Infrastructure Before Activation
Progress is often interpreted through visible movement. A project appears real when construction begins, when people arrive, when platforms open, when services launch, or when activity becomes publicly observable.
Yet in complex environments, visible activation is rarely the true beginning of implementation. More often, it is the point where earlier infrastructure begins expressing itself through use.
This distinction matters because movement alone does not create coherence. In fact, movement can expose weakness if the underlying system has not been designed to carry it.
Before activation can become sustainable, a system requires infrastructure beneath the visible layer. This includes governance clarity, integration pathways, compatibility mechanisms, continuity safeguards, sequencing logic, administrative structure, and operational relationships capable of supporting increased complexity.
Without those layers, participation can become friction. Communication can become noise. Expansion can create confusion faster than value. Responsibility can spread before authority is clear. Stakeholders can enter before pathways exist. What appears to be momentum can quickly become unmanaged load.
Infrastructure solves a different problem.
It does not simply create activity. It creates the conditions that allow activity to remain organised.
This is why infrastructure should not be understood only as physical development. Roads, buildings, utilities, venues, and transport systems matter, but so do less visible forms of infrastructure: governance frameworks, integration protocols, shared language, decision pathways, stewardship boundaries, documentation systems, and continuity architecture.
These are the systems that make activation legible, repeatable, and less vulnerable to fragmentation.
Within the GSM–Windland environment, this principle sits behind the emphasis on formation logic, system continuity, integration design, and staged milestone development. The objective is not to create movement first and then attempt to organise it later. The objective is to establish enough structural coherence that movement can be carried once it begins.

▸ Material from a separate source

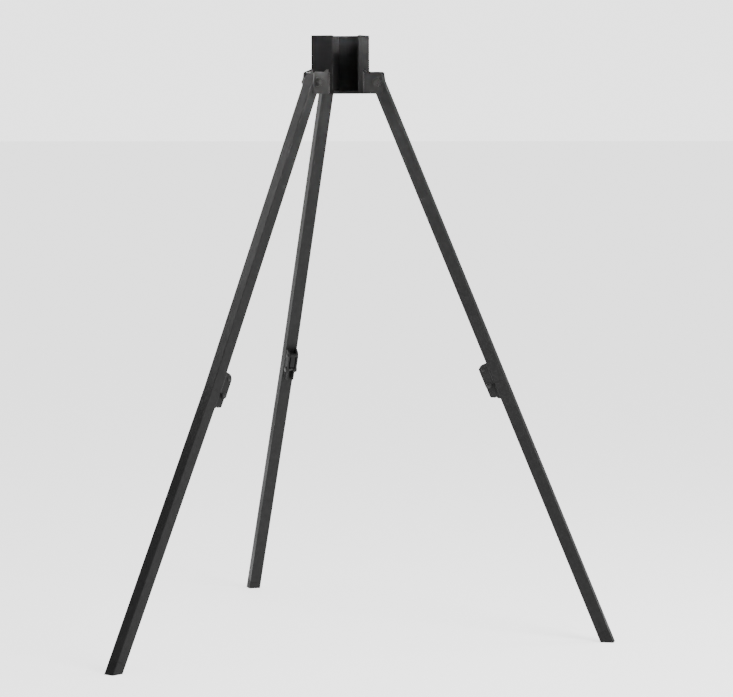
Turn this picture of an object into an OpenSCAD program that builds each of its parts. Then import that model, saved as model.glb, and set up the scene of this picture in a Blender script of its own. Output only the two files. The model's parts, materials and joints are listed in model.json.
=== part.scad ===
// Folding steel tripod stand with a square post socket, in millimetres.
// +Z up, the origin is the centre of the socket's floor and the Z axis is the socket's axis.
// The ground is at the bottom of the feet.
// One leg points along +X, the other two stand at plus and minus 120 degrees.

/* [Stand] */
// Height of the leg pivots above the ground
pivot_height = 1247.4; // [1200:1:1300]
// Distance of the leg pivots from the socket's axis
pivot_radius = 89.6; // [89.2:0.2:93]
// Splay of the right leg from vertical, degrees
splay_right = 22.61; // [20:0.05:26]
// Splay of the left leg from vertical, degrees
splay_left = 25.69; // [20:0.05:27]
// Splay of the rear leg from vertical, degrees
splay_rear = 26.74; // [20:0.05:27.5]

/* [Legs] */
// Outside width of the square leg tubes
tube = 27.2; // [26:0.2:27.6]
// Wall of the leg tubes
tube_wall = 1.6; // [1.2:0.1:2]
// Outside corner radius of the leg tubes
tube_corner = 2.2; // [2:0.1:2.6]
// Pivot to knee joint, right leg
knee_right = 722; // [705:1:740]
// Pivot to knee joint, left leg
knee_left = 739; // [720:1:750]
// Pivot to knee joint, rear leg
knee_rear = 744; // [725:1:755]
// Outward set of the left lower leg against its upper leg, degrees
set_left = 1.64; // [0:0.05:2]
// Outward set of the rear lower leg against its upper leg, degrees
set_rear = 1.66; // [0:0.05:2]

/* [Socket head] */
// Outside width of the square socket
box_w = 109.4; // [107:0.2:110]
// Sideways offset of the socket from the middle of the pivots
box_off = 3.2; // [1:0.1:3.4]
// Sheet thickness of the socket
box_wall = 3; // [2.5:0.1:3.5]
// Rim of the bent walls above the leg pivots
box_up = 104; // [98:0.5:110]
// Top of the front plate above the leg pivots
front_up = 104; // [98:0.5:112]
// Underside of the head below the leg pivots
box_down = 26.2; // [23:0.2:27]
// Width of the front plate
front_w = 48.5; // [40:0.5:52]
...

This is the difference between activation as spectacle and activation as function.
Spectacle asks whether something has become visible.
Function asks whether the visible environment can continue operating without losing coherence.
Mature systems understand that distinction. They do not treat infrastructure as an afterthought. They treat it as the unseen architecture that determines whether public activation strengthens over time or collapses into friction, confusion, and avoidable pressure.
In this sense, activation is not the first proof of progress.
It is often the first public evidence that hidden infrastructure has been doing its work.